[Entries from a dataset]

>> START

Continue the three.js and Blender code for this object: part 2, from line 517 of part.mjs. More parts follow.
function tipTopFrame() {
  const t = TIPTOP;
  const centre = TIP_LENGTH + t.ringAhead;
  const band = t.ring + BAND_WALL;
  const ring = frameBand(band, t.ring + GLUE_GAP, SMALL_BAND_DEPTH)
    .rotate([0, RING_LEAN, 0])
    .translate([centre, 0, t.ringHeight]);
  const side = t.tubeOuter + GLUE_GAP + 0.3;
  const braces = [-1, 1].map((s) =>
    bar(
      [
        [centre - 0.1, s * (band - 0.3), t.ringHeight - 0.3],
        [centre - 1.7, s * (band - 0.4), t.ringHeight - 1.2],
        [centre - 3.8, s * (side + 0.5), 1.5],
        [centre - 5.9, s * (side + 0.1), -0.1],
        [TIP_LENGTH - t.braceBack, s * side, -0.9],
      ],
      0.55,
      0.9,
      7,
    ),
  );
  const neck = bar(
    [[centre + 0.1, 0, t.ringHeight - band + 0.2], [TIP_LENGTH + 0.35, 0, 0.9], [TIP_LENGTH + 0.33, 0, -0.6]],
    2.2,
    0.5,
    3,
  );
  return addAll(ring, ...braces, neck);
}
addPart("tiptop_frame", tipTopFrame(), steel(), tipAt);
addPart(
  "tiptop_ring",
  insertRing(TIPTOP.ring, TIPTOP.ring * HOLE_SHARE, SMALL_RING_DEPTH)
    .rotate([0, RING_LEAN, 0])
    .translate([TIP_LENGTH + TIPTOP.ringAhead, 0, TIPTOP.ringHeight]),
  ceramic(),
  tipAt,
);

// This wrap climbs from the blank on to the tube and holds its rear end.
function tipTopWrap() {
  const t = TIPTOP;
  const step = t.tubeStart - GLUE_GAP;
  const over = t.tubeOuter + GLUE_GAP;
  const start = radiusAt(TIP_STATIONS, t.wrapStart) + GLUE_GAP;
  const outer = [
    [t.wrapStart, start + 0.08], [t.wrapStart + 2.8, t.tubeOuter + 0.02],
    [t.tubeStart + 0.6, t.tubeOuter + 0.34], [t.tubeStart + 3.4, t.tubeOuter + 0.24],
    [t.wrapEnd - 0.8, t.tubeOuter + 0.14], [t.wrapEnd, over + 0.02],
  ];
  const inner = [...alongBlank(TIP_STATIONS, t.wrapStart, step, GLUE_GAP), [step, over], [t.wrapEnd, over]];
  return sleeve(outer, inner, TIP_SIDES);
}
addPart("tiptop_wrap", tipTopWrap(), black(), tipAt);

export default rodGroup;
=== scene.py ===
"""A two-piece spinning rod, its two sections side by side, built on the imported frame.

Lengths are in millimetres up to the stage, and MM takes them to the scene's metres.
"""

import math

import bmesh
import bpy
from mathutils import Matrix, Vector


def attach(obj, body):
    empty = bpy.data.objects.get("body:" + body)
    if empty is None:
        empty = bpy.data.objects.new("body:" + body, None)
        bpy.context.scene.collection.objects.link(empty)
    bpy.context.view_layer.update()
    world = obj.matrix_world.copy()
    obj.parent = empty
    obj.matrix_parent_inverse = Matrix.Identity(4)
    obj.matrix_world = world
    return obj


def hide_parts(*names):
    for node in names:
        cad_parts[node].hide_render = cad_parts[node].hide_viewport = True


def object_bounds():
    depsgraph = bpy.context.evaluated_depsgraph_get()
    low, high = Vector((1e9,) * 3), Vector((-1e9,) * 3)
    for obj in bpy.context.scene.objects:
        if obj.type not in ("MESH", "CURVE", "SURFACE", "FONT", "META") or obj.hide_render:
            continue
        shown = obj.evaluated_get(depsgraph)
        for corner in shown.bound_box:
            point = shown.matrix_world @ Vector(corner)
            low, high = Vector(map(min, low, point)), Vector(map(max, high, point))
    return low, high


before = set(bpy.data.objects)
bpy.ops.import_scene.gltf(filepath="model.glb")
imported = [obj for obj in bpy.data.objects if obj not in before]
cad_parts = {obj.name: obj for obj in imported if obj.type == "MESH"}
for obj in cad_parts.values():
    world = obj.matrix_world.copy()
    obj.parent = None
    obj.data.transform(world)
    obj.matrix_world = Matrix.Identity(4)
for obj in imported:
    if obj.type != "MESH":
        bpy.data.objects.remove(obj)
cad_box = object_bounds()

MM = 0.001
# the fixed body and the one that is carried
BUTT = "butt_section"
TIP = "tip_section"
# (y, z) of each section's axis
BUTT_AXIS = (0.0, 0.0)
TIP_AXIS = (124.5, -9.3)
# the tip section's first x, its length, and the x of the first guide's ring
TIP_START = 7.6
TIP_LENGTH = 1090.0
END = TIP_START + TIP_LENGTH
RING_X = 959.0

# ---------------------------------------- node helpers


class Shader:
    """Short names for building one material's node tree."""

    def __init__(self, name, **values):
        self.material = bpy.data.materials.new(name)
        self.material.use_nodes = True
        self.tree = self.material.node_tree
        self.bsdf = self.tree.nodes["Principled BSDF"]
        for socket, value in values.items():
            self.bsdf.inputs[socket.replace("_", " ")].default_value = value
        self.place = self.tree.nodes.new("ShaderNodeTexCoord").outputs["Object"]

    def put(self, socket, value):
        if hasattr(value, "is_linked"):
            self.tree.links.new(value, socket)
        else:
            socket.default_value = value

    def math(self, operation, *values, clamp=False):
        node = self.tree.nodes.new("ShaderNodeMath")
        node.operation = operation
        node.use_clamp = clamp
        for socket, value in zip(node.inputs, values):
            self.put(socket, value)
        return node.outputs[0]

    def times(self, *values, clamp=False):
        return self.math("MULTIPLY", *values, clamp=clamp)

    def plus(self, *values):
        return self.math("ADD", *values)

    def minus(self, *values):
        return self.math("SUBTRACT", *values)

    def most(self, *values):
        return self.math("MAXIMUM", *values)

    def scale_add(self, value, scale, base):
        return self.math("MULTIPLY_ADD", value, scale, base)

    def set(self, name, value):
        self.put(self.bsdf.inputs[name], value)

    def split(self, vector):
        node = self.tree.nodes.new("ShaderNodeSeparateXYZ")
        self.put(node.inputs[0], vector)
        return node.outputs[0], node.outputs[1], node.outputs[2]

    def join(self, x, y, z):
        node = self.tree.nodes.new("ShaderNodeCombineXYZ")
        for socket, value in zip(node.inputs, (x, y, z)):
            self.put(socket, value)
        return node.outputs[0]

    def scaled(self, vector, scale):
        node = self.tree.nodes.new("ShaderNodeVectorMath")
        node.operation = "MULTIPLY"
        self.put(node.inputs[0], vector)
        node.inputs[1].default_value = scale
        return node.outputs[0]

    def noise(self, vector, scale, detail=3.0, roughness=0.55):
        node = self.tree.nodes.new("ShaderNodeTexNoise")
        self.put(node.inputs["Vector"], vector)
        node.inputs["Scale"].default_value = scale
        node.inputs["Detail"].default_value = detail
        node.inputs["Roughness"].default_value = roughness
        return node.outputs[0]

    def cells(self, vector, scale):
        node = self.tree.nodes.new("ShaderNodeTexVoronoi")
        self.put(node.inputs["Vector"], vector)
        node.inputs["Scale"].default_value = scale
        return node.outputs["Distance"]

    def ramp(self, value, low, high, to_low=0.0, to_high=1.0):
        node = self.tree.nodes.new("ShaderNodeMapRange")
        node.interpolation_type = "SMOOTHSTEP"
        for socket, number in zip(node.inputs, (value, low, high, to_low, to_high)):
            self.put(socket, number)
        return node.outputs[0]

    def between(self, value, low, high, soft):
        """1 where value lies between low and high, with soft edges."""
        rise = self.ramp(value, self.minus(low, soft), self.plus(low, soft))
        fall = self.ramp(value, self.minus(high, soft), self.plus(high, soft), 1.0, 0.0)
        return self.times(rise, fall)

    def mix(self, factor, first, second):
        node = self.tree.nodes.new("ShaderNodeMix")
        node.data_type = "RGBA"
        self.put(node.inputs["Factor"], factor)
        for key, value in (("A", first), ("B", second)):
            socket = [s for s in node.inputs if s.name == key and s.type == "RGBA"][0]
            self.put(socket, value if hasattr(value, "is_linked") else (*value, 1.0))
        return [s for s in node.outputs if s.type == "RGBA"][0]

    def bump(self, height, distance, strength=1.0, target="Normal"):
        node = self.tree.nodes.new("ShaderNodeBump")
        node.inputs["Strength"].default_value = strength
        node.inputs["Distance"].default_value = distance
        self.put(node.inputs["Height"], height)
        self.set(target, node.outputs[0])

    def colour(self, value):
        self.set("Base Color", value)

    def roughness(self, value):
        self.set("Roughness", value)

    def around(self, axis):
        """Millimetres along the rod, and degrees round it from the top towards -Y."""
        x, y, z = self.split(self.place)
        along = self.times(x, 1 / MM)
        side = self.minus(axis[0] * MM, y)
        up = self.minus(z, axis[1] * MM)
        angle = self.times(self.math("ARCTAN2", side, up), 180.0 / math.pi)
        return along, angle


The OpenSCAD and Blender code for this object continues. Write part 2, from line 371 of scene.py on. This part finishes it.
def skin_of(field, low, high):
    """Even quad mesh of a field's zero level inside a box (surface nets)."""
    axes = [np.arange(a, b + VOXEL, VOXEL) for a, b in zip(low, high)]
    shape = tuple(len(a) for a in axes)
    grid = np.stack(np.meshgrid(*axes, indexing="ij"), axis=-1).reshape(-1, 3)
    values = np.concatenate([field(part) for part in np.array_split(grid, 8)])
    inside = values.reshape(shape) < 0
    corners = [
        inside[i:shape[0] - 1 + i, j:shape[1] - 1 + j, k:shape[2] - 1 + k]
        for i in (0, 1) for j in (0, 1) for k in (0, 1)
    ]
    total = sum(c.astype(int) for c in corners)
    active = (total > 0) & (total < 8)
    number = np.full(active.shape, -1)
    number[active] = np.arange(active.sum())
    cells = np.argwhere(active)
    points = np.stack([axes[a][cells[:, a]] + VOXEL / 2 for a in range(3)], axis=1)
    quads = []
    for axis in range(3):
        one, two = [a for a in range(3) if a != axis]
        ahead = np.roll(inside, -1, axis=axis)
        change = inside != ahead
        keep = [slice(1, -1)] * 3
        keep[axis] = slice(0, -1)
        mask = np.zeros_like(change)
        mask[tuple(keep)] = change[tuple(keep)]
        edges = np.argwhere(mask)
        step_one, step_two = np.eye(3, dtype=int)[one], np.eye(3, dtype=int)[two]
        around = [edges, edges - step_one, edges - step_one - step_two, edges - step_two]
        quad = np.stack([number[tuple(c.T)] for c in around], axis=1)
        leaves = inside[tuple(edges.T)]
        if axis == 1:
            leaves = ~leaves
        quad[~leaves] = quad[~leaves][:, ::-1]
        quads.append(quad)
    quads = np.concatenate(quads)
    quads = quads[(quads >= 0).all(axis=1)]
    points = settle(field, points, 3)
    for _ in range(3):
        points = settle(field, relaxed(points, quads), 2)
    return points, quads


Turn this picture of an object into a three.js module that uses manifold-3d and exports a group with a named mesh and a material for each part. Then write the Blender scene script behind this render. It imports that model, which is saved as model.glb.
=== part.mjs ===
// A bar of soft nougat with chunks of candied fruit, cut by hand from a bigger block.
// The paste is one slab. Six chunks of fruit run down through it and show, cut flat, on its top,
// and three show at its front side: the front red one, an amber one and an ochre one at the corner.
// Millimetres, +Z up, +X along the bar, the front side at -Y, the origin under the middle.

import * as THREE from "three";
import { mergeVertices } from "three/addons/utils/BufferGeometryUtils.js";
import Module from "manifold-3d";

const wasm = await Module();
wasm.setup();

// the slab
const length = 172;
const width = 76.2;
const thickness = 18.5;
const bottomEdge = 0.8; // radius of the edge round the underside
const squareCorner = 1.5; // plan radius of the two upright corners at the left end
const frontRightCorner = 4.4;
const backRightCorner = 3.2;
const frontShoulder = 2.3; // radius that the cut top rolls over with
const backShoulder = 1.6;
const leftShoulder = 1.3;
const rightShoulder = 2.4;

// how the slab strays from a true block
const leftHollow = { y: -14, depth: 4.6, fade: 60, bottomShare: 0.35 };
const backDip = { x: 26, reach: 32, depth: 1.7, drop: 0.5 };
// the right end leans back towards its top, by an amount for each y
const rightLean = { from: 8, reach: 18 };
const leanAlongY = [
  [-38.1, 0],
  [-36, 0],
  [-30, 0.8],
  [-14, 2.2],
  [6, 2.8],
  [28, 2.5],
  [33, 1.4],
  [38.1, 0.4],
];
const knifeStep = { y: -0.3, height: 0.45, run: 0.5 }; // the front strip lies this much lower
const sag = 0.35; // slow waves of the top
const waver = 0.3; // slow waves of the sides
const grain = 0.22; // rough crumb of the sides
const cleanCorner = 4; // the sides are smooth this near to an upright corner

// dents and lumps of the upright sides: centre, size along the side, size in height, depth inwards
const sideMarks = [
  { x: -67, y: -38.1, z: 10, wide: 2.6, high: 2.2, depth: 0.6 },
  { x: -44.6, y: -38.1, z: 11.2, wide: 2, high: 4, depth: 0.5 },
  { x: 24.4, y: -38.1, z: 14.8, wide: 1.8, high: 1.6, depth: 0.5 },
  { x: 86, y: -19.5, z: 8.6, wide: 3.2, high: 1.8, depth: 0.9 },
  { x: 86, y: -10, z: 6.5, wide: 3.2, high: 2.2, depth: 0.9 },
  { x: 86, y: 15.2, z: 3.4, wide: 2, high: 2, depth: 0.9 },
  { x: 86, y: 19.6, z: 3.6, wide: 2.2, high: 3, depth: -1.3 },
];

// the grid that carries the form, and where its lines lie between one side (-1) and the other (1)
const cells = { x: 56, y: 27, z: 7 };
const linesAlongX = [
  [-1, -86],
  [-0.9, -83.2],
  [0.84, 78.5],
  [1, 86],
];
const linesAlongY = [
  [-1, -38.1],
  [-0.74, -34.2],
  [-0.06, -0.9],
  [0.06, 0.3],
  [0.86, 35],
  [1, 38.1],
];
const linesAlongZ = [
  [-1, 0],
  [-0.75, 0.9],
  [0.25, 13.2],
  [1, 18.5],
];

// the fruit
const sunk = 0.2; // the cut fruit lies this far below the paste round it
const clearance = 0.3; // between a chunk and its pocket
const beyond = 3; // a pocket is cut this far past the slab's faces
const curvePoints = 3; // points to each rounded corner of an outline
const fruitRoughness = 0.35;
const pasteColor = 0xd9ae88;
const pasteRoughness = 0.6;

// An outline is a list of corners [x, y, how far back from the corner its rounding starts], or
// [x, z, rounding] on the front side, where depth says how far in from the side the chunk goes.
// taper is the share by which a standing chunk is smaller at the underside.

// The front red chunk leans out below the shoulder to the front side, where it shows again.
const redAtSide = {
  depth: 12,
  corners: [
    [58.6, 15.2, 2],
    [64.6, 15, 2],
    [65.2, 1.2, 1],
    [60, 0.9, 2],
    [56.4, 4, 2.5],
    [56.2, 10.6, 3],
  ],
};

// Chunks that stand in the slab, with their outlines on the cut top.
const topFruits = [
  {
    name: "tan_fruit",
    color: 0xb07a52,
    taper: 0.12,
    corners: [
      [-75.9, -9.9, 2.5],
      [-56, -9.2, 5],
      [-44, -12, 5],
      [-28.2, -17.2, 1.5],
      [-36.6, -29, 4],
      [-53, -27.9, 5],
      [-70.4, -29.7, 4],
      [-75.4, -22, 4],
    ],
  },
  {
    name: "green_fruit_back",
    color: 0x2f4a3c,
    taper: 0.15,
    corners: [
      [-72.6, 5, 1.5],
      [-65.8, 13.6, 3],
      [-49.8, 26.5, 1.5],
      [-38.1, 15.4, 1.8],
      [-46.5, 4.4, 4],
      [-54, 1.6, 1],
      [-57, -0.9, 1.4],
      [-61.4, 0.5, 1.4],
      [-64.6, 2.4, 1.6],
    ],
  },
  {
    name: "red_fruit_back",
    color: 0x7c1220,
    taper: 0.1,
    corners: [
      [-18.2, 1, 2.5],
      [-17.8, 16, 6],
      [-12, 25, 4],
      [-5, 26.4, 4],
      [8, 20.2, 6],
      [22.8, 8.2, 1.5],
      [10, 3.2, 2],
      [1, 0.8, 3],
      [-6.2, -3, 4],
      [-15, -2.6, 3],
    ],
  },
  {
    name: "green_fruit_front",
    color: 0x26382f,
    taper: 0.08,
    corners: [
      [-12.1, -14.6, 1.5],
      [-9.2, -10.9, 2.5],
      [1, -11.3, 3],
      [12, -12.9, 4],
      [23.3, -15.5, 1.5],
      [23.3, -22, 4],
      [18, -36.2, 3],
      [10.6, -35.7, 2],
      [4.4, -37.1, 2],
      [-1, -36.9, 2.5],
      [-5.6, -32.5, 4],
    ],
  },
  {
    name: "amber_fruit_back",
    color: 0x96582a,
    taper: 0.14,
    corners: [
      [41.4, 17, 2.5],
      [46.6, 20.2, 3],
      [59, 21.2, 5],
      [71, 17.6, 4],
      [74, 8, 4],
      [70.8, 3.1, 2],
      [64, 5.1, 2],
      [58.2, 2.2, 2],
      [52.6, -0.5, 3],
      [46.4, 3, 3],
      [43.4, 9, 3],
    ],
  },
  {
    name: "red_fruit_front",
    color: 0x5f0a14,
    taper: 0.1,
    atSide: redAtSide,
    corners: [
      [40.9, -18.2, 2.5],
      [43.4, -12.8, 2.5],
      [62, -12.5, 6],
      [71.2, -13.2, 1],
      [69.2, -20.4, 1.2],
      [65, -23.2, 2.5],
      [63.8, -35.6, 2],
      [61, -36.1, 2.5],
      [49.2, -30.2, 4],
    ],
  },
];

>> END

Retype, exactly and in full, the lines above from the one containing "bpy.context.view_layer.update()" through the one containing "names for building".

    bpy.context.view_layer.update()
    world = obj.matrix_world.copy()
    obj.parent = empty
    obj.matrix_parent_inverse = Matrix.Identity(4)
    obj.matrix_world = world
    return obj


def hide_parts(*names):
    for node in names:
        cad_parts[node].hide_render = cad_parts[node].hide_viewport = True


def object_bounds():
    depsgraph = bpy.context.evaluated_depsgraph_get()
    low, high = Vector((1e9,) * 3), Vector((-1e9,) * 3)
    for obj in bpy.context.scene.objects:
        if obj.type not in ("MESH", "CURVE", "SURFACE", "FONT", "META") or obj.hide_render:
            continue
        shown = obj.evaluated_get(depsgraph)
        for corner in shown.bound_box:
            point = shown.matrix_world @ Vector(corner)
            low, high = Vector(map(min, low, point)), Vector(map(max, high, point))
    return low, high


before = set(bpy.data.objects)
bpy.ops.import_scene.gltf(filepath="model.glb")
imported = [obj for obj in bpy.data.objects if obj not in before]
cad_parts = {obj.name: obj for obj in imported if obj.type == "MESH"}
for obj in cad_parts.values():
    world = obj.matrix_world.copy()
    obj.parent = None
    obj.data.transform(world)
    obj.matrix_world = Matrix.Identity(4)
for obj in imported:
    if obj.type != "MESH":
        bpy.data.objects.remove(obj)
cad_box = object_bounds()

MM = 0.001
# the fixed body and the one that is carried
BUTT = "butt_section"
TIP = "tip_section"
# (y, z) of each section's axis
BUTT_AXIS = (0.0, 0.0)
TIP_AXIS = (124.5, -9.3)
# the tip section's first x, its length, and the x of the first guide's ring
TIP_START = 7.6
TIP_LENGTH = 1090.0
END = TIP_START + TIP_LENGTH
RING_X = 959.0

# ---------------------------------------- node helpers


class Shader:
    """Short names for building one material's node tree."""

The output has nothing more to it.